Don't interpret this post as a knock on Ainge. No big bets, no rings.  But there's no such thing as a worthwhile big bet without an equally large risk

Monday, July 31, 2017

Summer Is Too Short to Waste a Second Thinking About Fall

The Patriots are both defending Super Bowl champions and the NFL's most historic dynasty, so naturally there's a lot of fan interest as training camp has just begun. But there should also be even more interest in cookouts, golf, swimming, going to the beach and other activities of the season besides thinking about large men in plastic armor sweating as they go though the unutterable tedium of football practice.

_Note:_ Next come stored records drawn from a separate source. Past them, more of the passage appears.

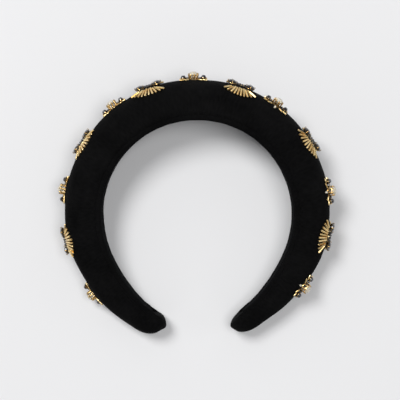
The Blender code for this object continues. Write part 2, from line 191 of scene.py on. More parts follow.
def bumpFrom(finish, heights, strength, distance):
    # several heights go through bumps in a chain
    last = None
    for height, share in heights:
        bump = nodeIn(finish, "ShaderNodeBump", Strength=strength * share, Distance=distance)
        link(finish, height, bump.inputs["Height"])
        if last:
            link(finish, last.outputs["Normal"], bump.inputs["Normal"])
        last = bump
    link(finish, last.outputs["Normal"], finish.node_tree.nodes["Principled BSDF"].inputs["Normal"])


def velvetFinish():
    finish = newFinish("blackVelvet", (0.005, 0.005, 0.0055), 0.92, {
        "Sheen Weight": 0.024, "Sheen Roughness": 0.35, "Sheen Tint": (0.6, 0.6, 0.62, 1.0),
        "Specular IOR Level": 0.04})
    pile = noiseOn(finish, 2600.0, 2.0)
    brushed = noiseOn(finish, 26.0, 4.0, (14.0, 1.0, 1.0), "UV")
    clouds = noiseOn(finish, 45.0, 2.0)
    both = nodeIn(finish, "ShaderNodeMath", operation="ADD")
    link(finish, brushed.outputs["Fac"], both.inputs[0])
    link(finish, clouds.outputs["Fac"], both.inputs[1])
    half = nodeIn(finish, "ShaderNodeMath", operation="MULTIPLY")
    half.inputs[1].default_value = 0.5
    link(finish, both.outputs[0], half.inputs[0])
    colourBetween(finish, half.outputs[0], (0.0016, 0.0016, 0.0017), (0.0048, 0.0047, 0.0049))
    bumpFrom(finish, [(pile.outputs["Fac"], 1.0), (brushed.outputs["Fac"], 0.4)], 0.5, 0.0002)
    return finish


def liningFinish():
    # a velvet ribbon: close cross ribs of the weave under a very short pile
    finish = newFinish("ribbonLining", (0.006, 0.006, 0.0065), 0.95, {
        "Sheen Weight": 0.006, "Sheen Roughness": 0.5, "Sheen Tint": (0.6, 0.6, 0.62, 1.0),
        "Specular IOR Level": 0.01})
    coords = nodeIn(finish, "ShaderNodeTexCoord")
    ribs = nodeIn(finish, "ShaderNodeTexWave", Scale=150.0, Distortion=0.4)
    link(finish, coords.outputs["UV"], ribs.inputs["Vector"])
    pile = noiseOn(finish, 3000.0, 2.0)
    colourBetween(finish, pile.outputs["Fac"], (0.004, 0.004, 0.0045), (0.009, 0.009, 0.0098))
    bumpFrom(finish, [(pile.outputs["Fac"], 0.8), (ribs.outputs["Fac"], 0.6)], 0.5, 0.00015)
    return finish


def goldFinish(name, low, high, roughness, scale, coat=0.0):
    finish = newFinish(name, high, roughness, {"Metallic": 1.0, "Coat Weight": coat, "Coat Roughness": 0.22})
    tone = noiseOn(finish, scale, 2.0)
    colourBetween(finish, tone.outputs["Fac"], low, high)
    scuffs = noiseOn(finish, scale * 6.0, 3.0)
    roughnessBetween(finish, scuffs.outputs["Fac"], roughness * 0.6, roughness * 1.6)
    bumpFrom(finish, [(scuffs.outputs["Fac"], 1.0)], 0.12, 0.00005)
    return finish


def jetFinish():
    finish = newFinish("jetGlass", (0.006, 0.006, 0.008), 0.05,
                       {"IOR": 1.6, "Coat Weight": 0.5, "Coat Roughness": 0.03})
    tone = noiseOn(finish, 900.0, 2.0)
    colourBetween(finish, tone.outputs["Fac"], (0.003, 0.003, 0.004), (0.014, 0.014, 0.018))
    roughnessBetween(finish, tone.outputs["Fac"], 0.03, 0.1)
    return finish


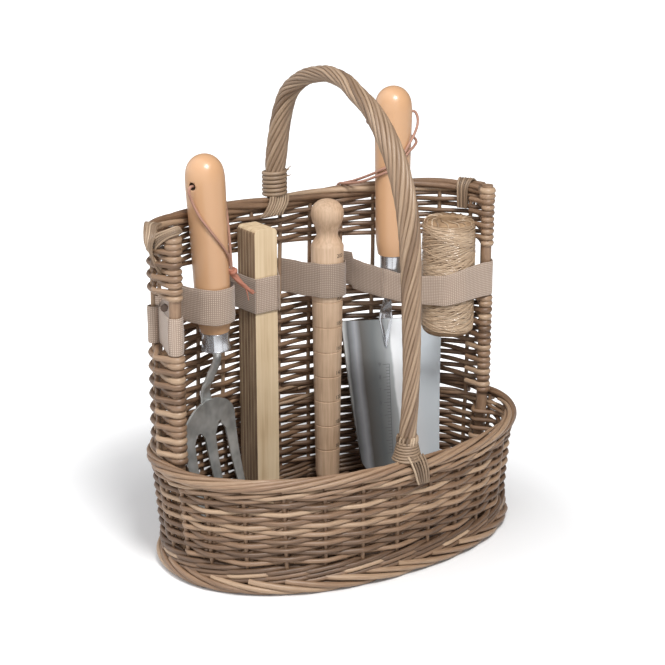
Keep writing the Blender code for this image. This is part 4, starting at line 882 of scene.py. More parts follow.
bow_points = []
for depth, share, thick in BACK_LEG_SHARES:
    bow_points.append((0, BACK_FOOT_Y * depth, RAIL_TOP + (HANDLE_APEX - RAIL_TOP) * share, thick))
for depth, share, thick in FRONT_LEG_SHARES:
    bow_points.append((0, -FRONT_FOOT_Y * depth, RIM_TOP + (HANDLE_APEX - RIM_TOP) * share, thick))
BOW, BOW_LENGTH = smooth_line(bow_points, 200)
bow_way = np.gradient(BOW[:, :3], axis=0)
bow_way /= np.linalg.norm(bow_way, axis=1)[:, None]
bow_side = np.cross(bow_way, np.array([1.0, 0, 0]))
bow_radius = BOW[:, 3] * HANDLE_THICKEST
# The core is painted darker than any rod: painted shade in the grooves between the rods.
handle_lines = [line(BOW[:, :3], bow_radius * HANDLE_CORE_SHARE, shade=-0.3)]
widths = rng.uniform(0.8, 1.2, HANDLE_RODS)
places = np.cumsum(widths) - widths / 2
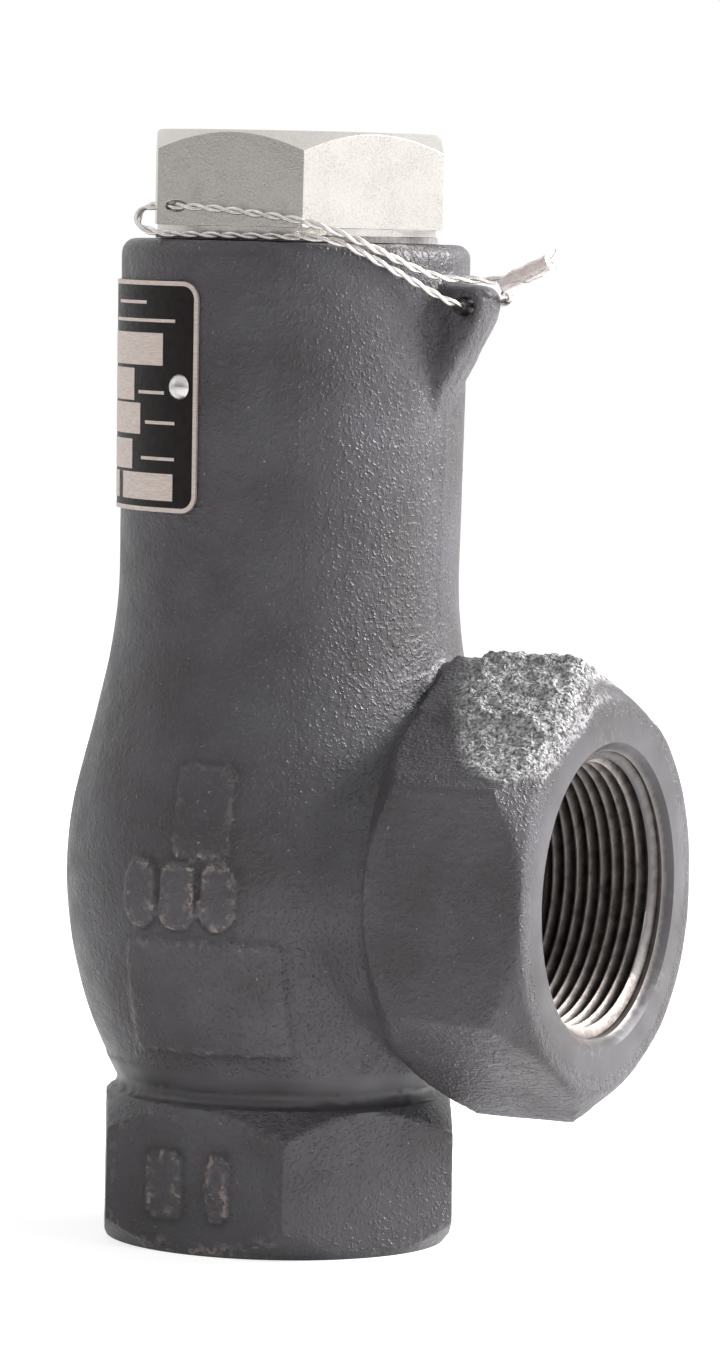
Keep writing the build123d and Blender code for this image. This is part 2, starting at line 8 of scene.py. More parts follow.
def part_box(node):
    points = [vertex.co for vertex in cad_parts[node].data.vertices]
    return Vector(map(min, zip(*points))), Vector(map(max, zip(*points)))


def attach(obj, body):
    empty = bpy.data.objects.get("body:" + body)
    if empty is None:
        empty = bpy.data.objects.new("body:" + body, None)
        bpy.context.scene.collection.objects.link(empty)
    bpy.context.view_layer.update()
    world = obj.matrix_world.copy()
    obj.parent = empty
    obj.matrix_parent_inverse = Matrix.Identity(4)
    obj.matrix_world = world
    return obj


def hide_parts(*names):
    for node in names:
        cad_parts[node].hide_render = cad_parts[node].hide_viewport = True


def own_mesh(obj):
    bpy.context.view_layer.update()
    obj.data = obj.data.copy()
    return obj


# An angle-pattern safety relief valve: a painted iron casting with a screwed inlet below and a
# screwed outlet at the side, a spring and disc inside, and a wire-sealed cap over its adjuster.
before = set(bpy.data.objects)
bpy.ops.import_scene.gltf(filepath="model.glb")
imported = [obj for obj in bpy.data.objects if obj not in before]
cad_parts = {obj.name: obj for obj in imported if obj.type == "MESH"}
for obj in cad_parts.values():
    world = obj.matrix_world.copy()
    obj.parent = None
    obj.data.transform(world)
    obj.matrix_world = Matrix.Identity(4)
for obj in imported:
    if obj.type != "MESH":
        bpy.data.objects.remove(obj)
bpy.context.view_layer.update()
MM = 0.001

# The camera stands in front and to the right, a little above the middle of the valve, with the
# slight lean of a hand-held picture and a long lens.
view_azimuth = radians(27.51)
view_elevation = radians(4.14)
view_lean = radians(1.3)
view_distance = 1100 * MM
view_target = Vector((14.03, 0, 95.11)) * MM
camera_film = 36
camera_lens = 171
away = Vector(
    (sin(view_azimuth) * cos(view_elevation), -cos(view_azimuth) * cos(view_elevation), sin(view_elevation))
)
level = Vector((cos(view_azimuth), sin(view_azimuth), 0))
upright = away.cross(level)
camera_right = level * cos(view_lean) + upright * sin(view_lean)
camera_up = upright * cos(view_lean) - level * sin(view_lean)
camera = bpy.data.objects.new("camera", bpy.data.cameras.new("camera"))
camera.data.sensor_fit = "VERTICAL"
camera.data.sensor_height = camera_film
camera.data.lens = camera_lens
camera.matrix_world = (
    Matrix.Translation(view_target + away * view_distance)
    @ Matrix((camera_right, camera_up, away)).transposed().to_4x4()
)
bpy.context.scene.collection.objects.link(camera)
bpy.context.scene.camera = camera
bpy.context.scene.view_settings.view_transform = "Standard"

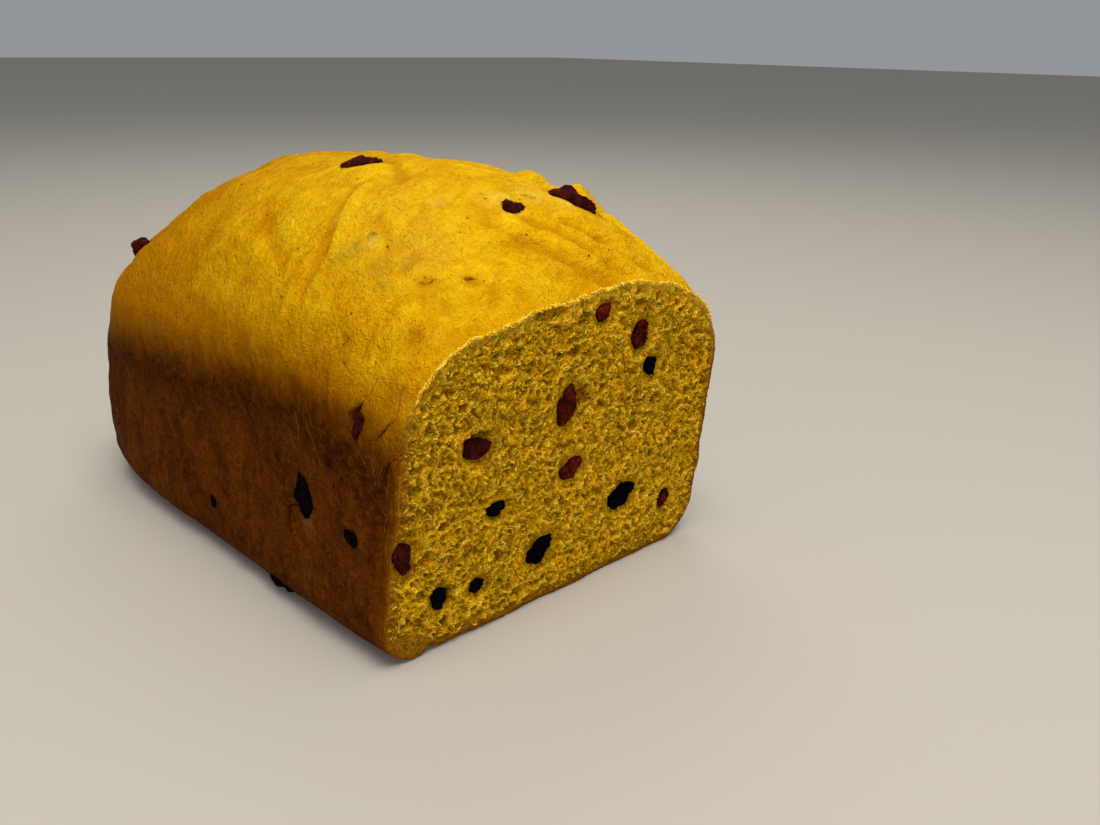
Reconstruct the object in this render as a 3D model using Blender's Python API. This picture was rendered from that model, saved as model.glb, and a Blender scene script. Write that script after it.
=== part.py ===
"""Pumpkin bread: a loaf baked in a tin, with dried cranberries and raisins in it, cut at one end.

The whole loaf is shaped first, as it left the tin, and the knife then takes its +X end off.
Metres, +Z up. The origin is on the table under the middle of what is left of the loaf.
+X points out of the cut face, and -Y is the long side that faces a viewer who sees the cut face.
"""

import math
import random

import bpy
import numpy as np
from mathutils import Matrix, Vector, noise
from mathutils.bvhtree import BVHTree

MM = 0.001

# The tin: its width, its depth to the rim, and the length that the loaf has at the rim.
TIN_WIDTH = 115 * MM
RIM_HEIGHT = 67 * MM
RIM_LENGTH = 202 * MM
TIN_CENTRE_X = 18.4 * MM
PLAN_SQUARENESS = 5.5

# How the walls depart from the tin's plain sides.
BOTTOM_EDGE_RADIUS = 12 * MM
FOOT_SPREAD = 1.8 * MM
WAIST = 0.5 * MM
END_SWELL = 13.4 * MM
END_ROLL = 13.8 * MM
END_FULLEST = 0.49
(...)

Therefore as a public service, I present the following guide to following the Pats' preseason, or any team's preseason in any summer for that matter. It's not a complex process.

1. Pick medium of your choice for receiving sports news, print, broadcast, social, whatever.

2. Access Patriots' news.

3. Are there injuries in the news? There usually are. Read or listen to injury news carefully. (For the purposes of this process, assume a surprise retirement like Rob Ninkovich's is an injury story).

4. Is there no injury news? Stop paying attention immediately. You KNOW Tom Brady is a good passer. His practices mean nothing to you. Resume summer-related activities.If you just can't let sports go, call WEEI or the Sports Hub and bitch about the Red Sox.

Tuesday, July 18, 2017

Brief Sports SAT Answer

Aaron Judge is 1 for 21 since the All-Star break, the one hit an infield single.

Winning the Home Run Derby is to baseball what being on the cover of Madden is to the NFL.